I think that was wishful thinking on Ansel's part, Jim. Certain very expensive press techniques today can come close to fascimile, but that
certainly was not the case with even the best halftone printing back in his day. I think I can safely say that because I've been nose to nose with more of Ansel's prints than most folks, though I was actually selling prints through a venue almost in his backyard before I had ever even seen anything of his. And actually, there are quite a few of us who can make better prints than he ever did - we've got better cameras, lenses, films, and papers, and know far more tricks (and we can thank him for teaching us a few of em).
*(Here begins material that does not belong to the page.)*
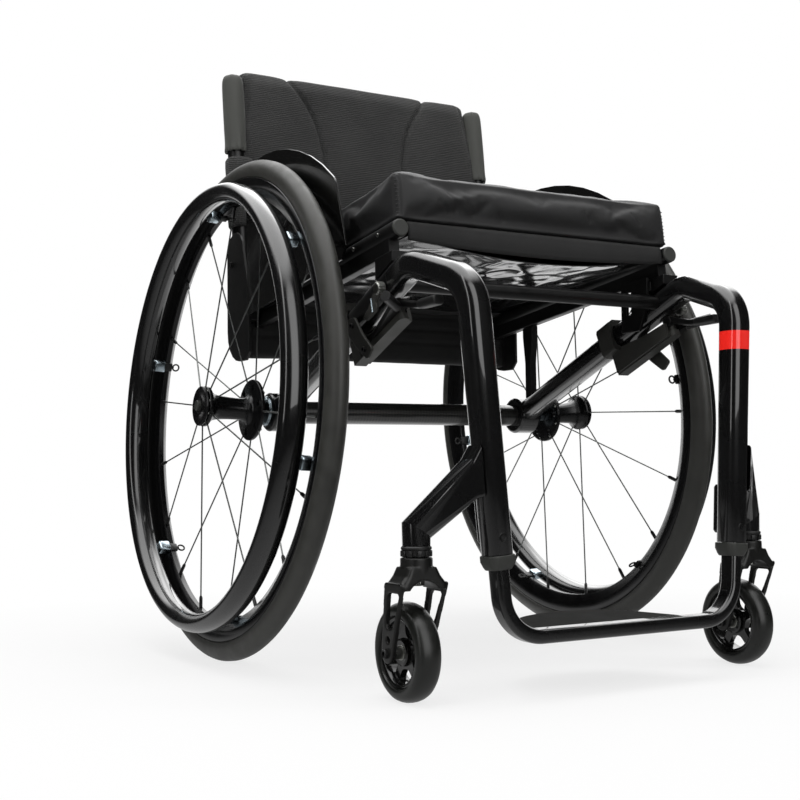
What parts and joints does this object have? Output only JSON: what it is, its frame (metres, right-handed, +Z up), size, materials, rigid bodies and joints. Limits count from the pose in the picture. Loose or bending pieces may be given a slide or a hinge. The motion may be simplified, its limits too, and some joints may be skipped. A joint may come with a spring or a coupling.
{
  "type": "rigid active wheelchair",
  "caption": "Rigid active manual wheelchair with cambered spoked rear wheels, swivelling casters, folding back and scissor brakes.",
  "frame": {"origin": "on the ground, at the middle of the chair's width and length", "axes": "+Z up, -Y the way the user faces, +X the user's left"},
  "size_m": [0.611, 0.7324, 0.75],
  "materials": {
    "gloss_black_frame_paint": "gloss black powder coat",
    "satin_black_metal": "satin black anodised",
    "matte_black_plastic": "matte moulded",
    "bright_steel": "bright turned",
    "lacquered_carbon": "lacquered carbon fibre",
    "grey_black_tyre_rubber": "matt rubber",
    "black_cloth": "woven nylon",
    "charcoal_pad_cover": "knitted cover over foam"
  },
  "bodies": {
    "frame": {"axle_pin_left": "bright_steel", "axle_pin_right": "bright_steel", "axle_tube": "lacquered_carbon", "back_hinge_bracket_left": "satin_black_metal", "back_hinge_bracket_right": "satin_black_metal", "brake_mount_left": "satin_black_metal", "brake_mount_right": "satin_black_metal", "camber_plug_left": "bright_steel", "camber_plug_right": "bright_steel", "caster_arm_left": "gloss_black_frame_paint", "caster_arm_right": "gloss_black_frame_paint", "footplate": "matte_black_plastic", "footrest_collar_left": "matte_black_plastic", "footrest_collar_right": "matte_black_plastic", "footrest_tube": "gloss_black_frame_paint", "front_cross_tube": "satin_black_metal", "front_seat_bracket_left": "satin_black_metal", "front_seat_bracket_right": "satin_black_metal", "rail_end_cap_left": "matte_black_plastic", "rail_end_cap_right": "matte_black_plastic", "rear_flap": "black_cloth", "rear_seat_post_left": "satin_black_metal", "rear_seat_post_right": "satin_black_metal", "seat_cushion": "black_cloth", "seat_rail_left": "satin_black_metal", "seat_rail_right": "satin_black_metal", "seat_sling": "black_cloth", "side_frame_left": "gloss_black_frame_paint", "side_frame_right": "gloss_black_frame_paint", "sideguard_left": "matte_black_plastic", "sideguard_right": "matte_black_plastic", "stem_cover_left": "matte_black_plastic", "stem_cover_right": "matte_black_plastic"},
    "rear_wheel_right": {"wheel_hub_right": "satin_black_metal", "wheel_rim_right": "satin_black_metal", "rear_tyre_right": "grey_black_tyre_rubber", "handrim_right": "gloss_black_frame_paint"},
    "caster_swivel_right": {"caster_fork_right": "gloss_black_frame_paint"},
    "caster_wheel_right": {"caster_hub_right": "matte_black_plastic", "caster_tyre_right": "grey_black_tyre_rubber"},
    "brake_lever_right": {"brake_lever_right": "satin_black_metal"},
    "brake_shoe_right": {"brake_shoe_right": "satin_black_metal"},
    "axle_button_right": {"release_button_right": "matte_black_plastic"},
    "rear_wheel_left": {"wheel_hub_left": "satin_black_metal", "wheel_rim_left": "satin_black_metal", "rear_tyre_left": "grey_black_tyre_rubber", "handrim_left": "gloss_black_frame_paint"},
    "caster_swivel_left": {"caster_fork_left": "gloss_black_frame_paint"},
    "caster_wheel_left": {"caster_hub_left": "matte_black_plastic", "caster_tyre_left": "grey_black_tyre_rubber"},
    "brake_lever_left": {"brake_lever_left": "satin_black_metal"},
    "brake_shoe_left": {"brake_shoe_left": "satin_black_metal"},
    "axle_button_left": {"release_button_left": "matte_black_plastic"},
    "backrest": {"back_post_right": "satin_black_metal", "back_post_left": "satin_black_metal", "post_pad_right": "charcoal_pad_cover", "post_pad_left": "charcoal_pad_cover", "back_bar": "satin_black_metal", "back_upholstery": "black_cloth"}
  },
  "joints": [
    {"name": "rear_wheel_spin_right", "type": "hinge", "parent": "frame", "child": "rear_wheel_right", "pos_m": [-0.24202, 0.07117, 0.29466], "axis": [0.9982, 0, -0.0593], "continuous": true},
    {"name": "caster_swivel_right", "type": "hinge", "parent": "frame", "child": "caster_swivel_right", "pos_m": [-0.211, -0.31103, 0.14], "axis": [0, 0, 1], "continuous": true},
    {"name": "caster_wheel_spin_right", "type": "hinge", "parent": "caster_swivel_right", "child": "caster_wheel_right", "pos_m": [-0.211, -0.29183, 0.047], "axis": [1, 0, 0], "continuous": true},
    {"name": "brake_lever_turn_right", "type": "hinge", "parent": "frame", "child": "brake_lever_right", "pos_m": [-0.18, -0.22849, 0.39021], "axis": [0, -0.3739, -0.9275], "range_deg": [0, 90]},
    {"name": "brake_shoe_swing_right", "type": "hinge", "parent": "frame", "child": "brake_shoe_right", "pos_m": [-0.18, -0.18465, 0.35453], "axis": [0, -0.3739, -0.9275], "range_deg": [0, 40.5]},
    {"name": "axle_button_press_right", "type": "slide", "parent": "frame", "child": "axle_button_right", "axis": [0.9982, 0, -0.0593], "range_m": [0, 0.003], "stiffness_N_per_m": 1500, "springref_m": -0.002},
    {"name": "rear_wheel_spin_left", "type": "hinge", "parent": "frame", "child": "rear_wheel_left", "pos_m": [0.24202, 0.07117, 0.29466], "axis": [0.9982, 0, 0.0593], "continuous": true},
    {"name": "caster_swivel_left", "type": "hinge", "parent": "frame", "child": "caster_swivel_left", "pos_m": [0.211, -0.31103, 0.14], "axis": [0, 0, 1], "continuous": true},
    {"name": "caster_wheel_spin_left", "type": "hinge", "parent": "caster_swivel_left", "child": "caster_wheel_left", "pos_m": [0.211, -0.29183, 0.047], "axis": [1, 0, 0], "continuous": true},
    {"name": "brake_lever_turn_left", "type": "hinge", "parent": "frame", "child": "brake_lever_left", "pos_m": [0.18, -0.22849, 0.39021], "axis": [0, 0.3739, 0.9275], "range_deg": [0, 90]},
    {"name": "brake_shoe_swing_left", "type": "hinge", "parent": "frame", "child": "brake_shoe_left", "pos_m": [0.18, -0.18465, 0.35453], "axis": [0, 0.3739, 0.9275], "range_deg": [0, 40.5]},
    {"name": "axle_button_press_left", "type": "slide", "parent": "frame", "child": "axle_button_left", "axis": [-0.9982, 0, -0.0593], "range_m": [0, 0.003], "stiffness_N_per_m": 1500, "springref_m": -0.002},
    {"name": "backrest_fold", "type": "hinge", "parent": "frame", "child": "backrest", "pos_m": [0, 0.16767, 0.484], "axis": [1, 0, 0], "range_deg": [0, 70]}
  ],
  "couplings": [
    {"joint": "brake_shoe_swing_right", "follows": "brake_lever_turn_right", "ratio": 0.45},
    {"joint": "brake_shoe_swing_left", "follows": "brake_lever_turn_left", "ratio": 0.45}
  ]
}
His own darkroom was relatively primitively equipped even for the era. But of course, none of us will have his historical impact as a pioneer, teacher, or environmentalist. Since I grew up in the Sierra Nevada, I happen to be very acquainted with its quality of light, and recognize just how sensitive Ansel was to
it, within the parameters of high chosen medium. But he's relatively down the list in what I'd consider a great printmaker. Ironcially, the only
major show I ever split was him involved just my color prints from the Sierra. I didn't even shoot black and white yet. It was that encounter
that got me into black and white work myself, even though I have a different style, and frankly, wanted a financial break from the expense
of printing color. But artistically, I was a lot more influenced by the Westons than AA.